◆ Task directions: Copy out all of the material exactly.

>> start

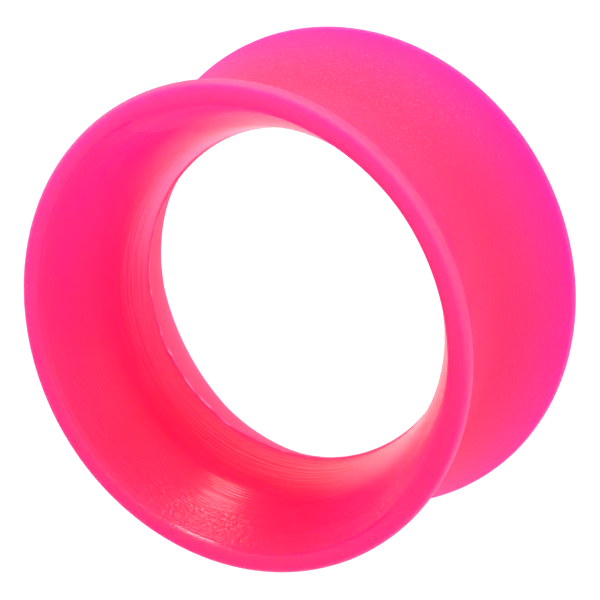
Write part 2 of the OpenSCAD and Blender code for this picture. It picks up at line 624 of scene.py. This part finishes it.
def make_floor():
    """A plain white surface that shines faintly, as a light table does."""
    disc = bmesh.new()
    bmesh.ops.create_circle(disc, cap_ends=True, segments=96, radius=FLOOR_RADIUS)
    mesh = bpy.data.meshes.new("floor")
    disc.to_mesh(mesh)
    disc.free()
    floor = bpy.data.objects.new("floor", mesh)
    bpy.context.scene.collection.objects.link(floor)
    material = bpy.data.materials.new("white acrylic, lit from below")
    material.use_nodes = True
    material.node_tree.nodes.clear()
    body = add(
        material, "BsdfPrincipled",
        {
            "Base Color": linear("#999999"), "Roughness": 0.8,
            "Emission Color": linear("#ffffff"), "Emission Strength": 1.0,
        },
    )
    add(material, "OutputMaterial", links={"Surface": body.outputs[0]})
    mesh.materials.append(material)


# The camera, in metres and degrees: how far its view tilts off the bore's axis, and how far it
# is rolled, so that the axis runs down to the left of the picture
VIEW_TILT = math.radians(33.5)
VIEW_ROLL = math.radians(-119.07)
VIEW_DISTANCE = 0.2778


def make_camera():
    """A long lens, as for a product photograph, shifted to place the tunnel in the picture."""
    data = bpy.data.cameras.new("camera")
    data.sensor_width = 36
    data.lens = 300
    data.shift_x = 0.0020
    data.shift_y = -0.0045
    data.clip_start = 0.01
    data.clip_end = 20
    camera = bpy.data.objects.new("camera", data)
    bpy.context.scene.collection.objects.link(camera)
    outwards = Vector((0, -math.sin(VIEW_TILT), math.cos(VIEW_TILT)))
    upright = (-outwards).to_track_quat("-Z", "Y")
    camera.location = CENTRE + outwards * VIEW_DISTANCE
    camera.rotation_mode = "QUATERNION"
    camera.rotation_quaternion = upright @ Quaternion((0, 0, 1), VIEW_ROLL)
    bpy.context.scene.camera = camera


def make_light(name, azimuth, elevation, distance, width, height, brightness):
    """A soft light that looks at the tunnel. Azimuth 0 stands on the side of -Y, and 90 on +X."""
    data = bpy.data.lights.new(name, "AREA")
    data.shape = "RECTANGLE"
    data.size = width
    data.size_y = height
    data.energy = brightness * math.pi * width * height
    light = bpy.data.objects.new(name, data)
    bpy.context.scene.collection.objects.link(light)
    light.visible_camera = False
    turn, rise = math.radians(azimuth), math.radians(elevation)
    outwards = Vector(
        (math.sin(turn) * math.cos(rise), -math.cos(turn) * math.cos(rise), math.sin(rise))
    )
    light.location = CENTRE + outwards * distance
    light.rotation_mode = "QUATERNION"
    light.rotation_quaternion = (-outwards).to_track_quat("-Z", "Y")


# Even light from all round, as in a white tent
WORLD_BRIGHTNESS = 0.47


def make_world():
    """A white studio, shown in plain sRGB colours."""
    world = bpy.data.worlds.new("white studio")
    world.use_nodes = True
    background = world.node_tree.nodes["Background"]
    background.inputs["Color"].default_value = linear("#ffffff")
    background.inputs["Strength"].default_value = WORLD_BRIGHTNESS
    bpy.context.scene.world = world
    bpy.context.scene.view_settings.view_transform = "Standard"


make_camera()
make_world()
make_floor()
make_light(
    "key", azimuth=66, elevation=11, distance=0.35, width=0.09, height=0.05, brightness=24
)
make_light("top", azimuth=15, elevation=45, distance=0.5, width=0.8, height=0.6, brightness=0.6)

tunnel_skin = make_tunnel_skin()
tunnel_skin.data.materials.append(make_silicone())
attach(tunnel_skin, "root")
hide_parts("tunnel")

>> end

◆ Task response:
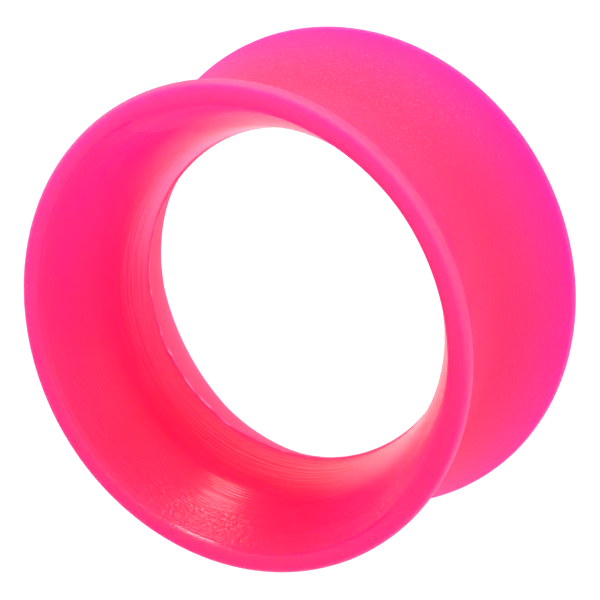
Write part 2 of the OpenSCAD and Blender code for this picture. It picks up at line 624 of scene.py. This part finishes it.
def make_floor():
    """A plain white surface that shines faintly, as a light table does."""
    disc = bmesh.new()
    bmesh.ops.create_circle(disc, cap_ends=True, segments=96, radius=FLOOR_RADIUS)
    mesh = bpy.data.meshes.new("floor")
    disc.to_mesh(mesh)
    disc.free()
    floor = bpy.data.objects.new("floor", mesh)
    bpy.context.scene.collection.objects.link(floor)
    material = bpy.data.materials.new("white acrylic, lit from below")
    material.use_nodes = True
    material.node_tree.nodes.clear()
    body = add(
        material, "BsdfPrincipled",
        {
            "Base Color": linear("#999999"), "Roughness": 0.8,
            "Emission Color": linear("#ffffff"), "Emission Strength": 1.0,
        },
    )
    add(material, "OutputMaterial", links={"Surface": body.outputs[0]})
    mesh.materials.append(material)


# The camera, in metres and degrees: how far its view tilts off the bore's axis, and how far it
# is rolled, so that the axis runs down to the left of the picture
VIEW_TILT = math.radians(33.5)
VIEW_ROLL = math.radians(-119.07)
VIEW_DISTANCE = 0.2778


def make_camera():
    """A long lens, as for a product photograph, shifted to place the tunnel in the picture."""
    data = bpy.data.cameras.new("camera")
    data.sensor_width = 36
    data.lens = 300
    data.shift_x = 0.0020
    data.shift_y = -0.0045
    data.clip_start = 0.01
    data.clip_end = 20
    camera = bpy.data.objects.new("camera", data)
    bpy.context.scene.collection.objects.link(camera)
    outwards = Vector((0, -math.sin(VIEW_TILT), math.cos(VIEW_TILT)))
    upright = (-outwards).to_track_quat("-Z", "Y")
    camera.location = CENTRE + outwards * VIEW_DISTANCE
    camera.rotation_mode = "QUATERNION"
    camera.rotation_quaternion = upright @ Quaternion((0, 0, 1), VIEW_ROLL)
    bpy.context.scene.camera = camera


def make_light(name, azimuth, elevation, distance, width, height, brightness):
    """A soft light that looks at the tunnel. Azimuth 0 stands on the side of -Y, and 90 on +X."""
    data = bpy.data.lights.new(name, "AREA")
    data.shape = "RECTANGLE"
    data.size = width
    data.size_y = height
    data.energy = brightness * math.pi * width * height
    light = bpy.data.objects.new(name, data)
    bpy.context.scene.collection.objects.link(light)
    light.visible_camera = False
    turn, rise = math.radians(azimuth), math.radians(elevation)
    outwards = Vector(
        (math.sin(turn) * math.cos(rise), -math.cos(turn) * math.cos(rise), math.sin(rise))
    )
    light.location = CENTRE + outwards * distance
    light.rotation_mode = "QUATERNION"
    light.rotation_quaternion = (-outwards).to_track_quat("-Z", "Y")


# Even light from all round, as in a white tent
WORLD_BRIGHTNESS = 0.47


def make_world():
    """A white studio, shown in plain sRGB colours."""
    world = bpy.data.worlds.new("white studio")
    world.use_nodes = True
    background = world.node_tree.nodes["Background"]
    background.inputs["Color"].default_value = linear("#ffffff")
    background.inputs["Strength"].default_value = WORLD_BRIGHTNESS
    bpy.context.scene.world = world
    bpy.context.scene.view_settings.view_transform = "Standard"


make_camera()
make_world()
make_floor()
make_light(
    "key", azimuth=66, elevation=11, distance=0.35, width=0.09, height=0.05, brightness=24
)
make_light("top", azimuth=15, elevation=45, distance=0.5, width=0.8, height=0.6, brightness=0.6)

tunnel_skin = make_tunnel_skin()
tunnel_skin.data.materials.append(make_silicone())
attach(tunnel_skin, "root")
hide_parts("tunnel")